If you're fairly new to amateur radio - or even if you're not - then it's a fair bet that you'll spend a lot of time surfing the internet and reading books with titles like '600 More Vertical Antennas for Attics'.
What always happens with looking around for advice and tips on antennas is: total contradiction. This leads to a feeling of frustration. One guy will tell you his magnetic loop bust an antipodan pile-up on 5W, whilst others will happily argue for their entire given lifetimes that magnetic loops only emit feeder radiation (which isn't true, by the way!)
Now, the title of today's post is inspired by those who work on quantum physics. Whilst the maths is worked out fairly nicely, nobody understands what quantum physics tells us about the true nature of reality. A very recent survey found most still hang on to ideas formulated in the 1920s and that are almost certainly wrong.
As a result, some physicists decided to tell others to stop pondering over the interpretation of quantum events, and simply 'shut up and calculate!'
So, 'shut up and transmit!' is not a bad conclusion for us ham radio people. I started out with little knowledge and therefore even less prejudice about what would - and what wouldn't - work as a good antenna. As a result, I think in some ways, I have a better idea about antennas than those who figure out ways to spend ever more money on ever bigger towers, multi-element arrays, and those terrible things called amplifiers.
Here are my pearls of semi-wisdom after some years of keeping it simple:
(1) You have to work really hard to find sensible, objective views about antennas. This is as true of printed books as it is of the internet and its endless bun-fights.
(2) It's the environment, stupid! Stick a vertical in a housing complex, and it will probably work infinitely worse than if you stuck it in a n open field atop a rural hillside overlooking the sea. If you realise that the most ham operators are based in highly-urbanised western nations, then most of those people saying that verticals 'radiate poorly in all directions' are almost certainly basing their simplistic - and wrong - opinion on their limited experience of trying to get radio waves through dense brick and concrete. The nature of your ground is also hugely important. Not all of us live on dry, sandy desert soils!

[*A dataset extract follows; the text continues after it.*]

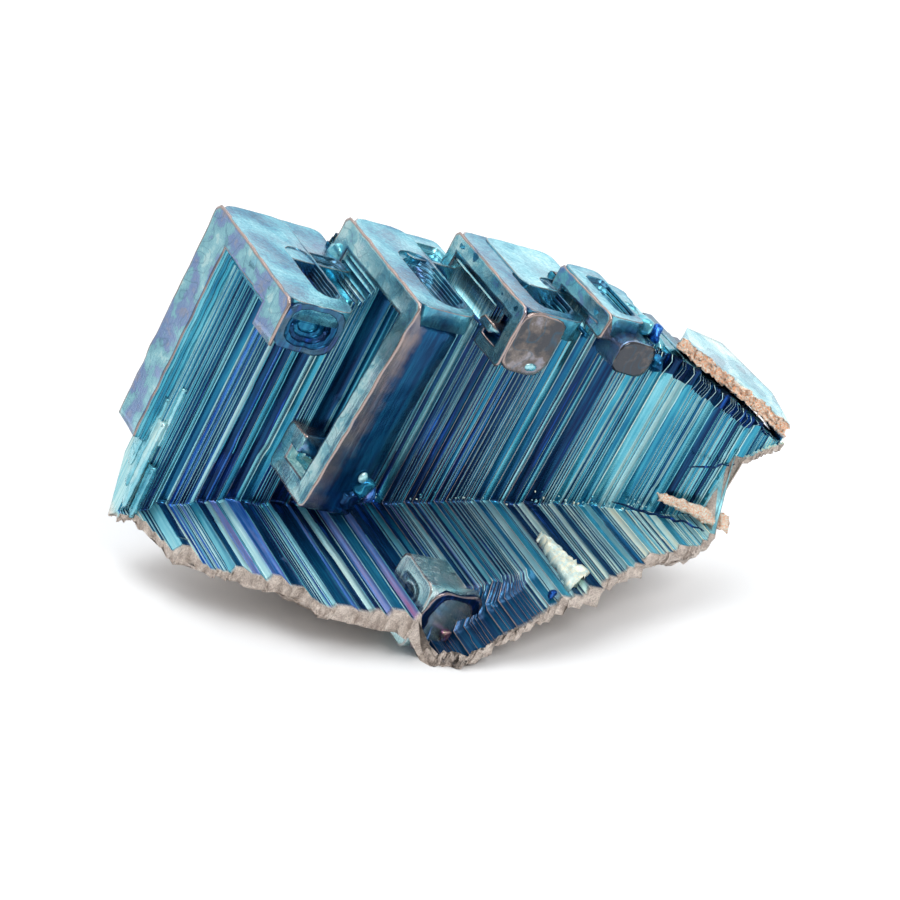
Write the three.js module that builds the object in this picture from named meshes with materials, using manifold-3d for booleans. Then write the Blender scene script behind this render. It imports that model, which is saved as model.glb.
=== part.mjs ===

(3) An antenna does not need to be hundreds of feet in the air, nor does it have to have a 1:1 match. At low frequencies, especially when using twin line feeder rather than coax, line losses in imperfect antenna systems are utterly insignificant. If you have an open environment, and especially if there is some somewhat higher ground available, then a low antenna can work just as well - or even better than - an antenna placed much higher up. A simple horizontal or sloper from my QTH shows the best low angle gain (which is very high) when a dipole is as low as 10 feet off the ground. Almost everybody will shout at you that this is impossible and stupid. But it isn't.
(4) What works for you is what works for you. You aren't setting up a station for someone else. Whilst some might dismiss digital modes as somehow not really radio as they think of it, the fact is that digimodes have opened up the world of DX to those of us who have less than £50,000 to spend on equipment, and a garden that's less than 100 acres in size. Simple and less-than-ideal antennas will bring in the DX, believe me!
(5) Work the long path! When the terminator lines up between you and an interesting DX country, it's time to work DX. A simple antenna with low power can easily work the other side of the world with a good signal for about 20 minutes at local sunrise and/or sunset. There are an awful lot of people who, despite years of operating, still don't really grasp this concept, so make sure you're not one of them and work the opportunity that this period brings almost every day.
(6) Keep trying new ideas! That way, you might find some nice surprises with antenna performance!
(7) You definitely don't need a tower and a Yagi! They are nice to have but, with digital modes today, can be a hindrance, rather than a help in many cases (because the direction you are pointing your Yagi in is often not the direction from which an interesting signal might come.)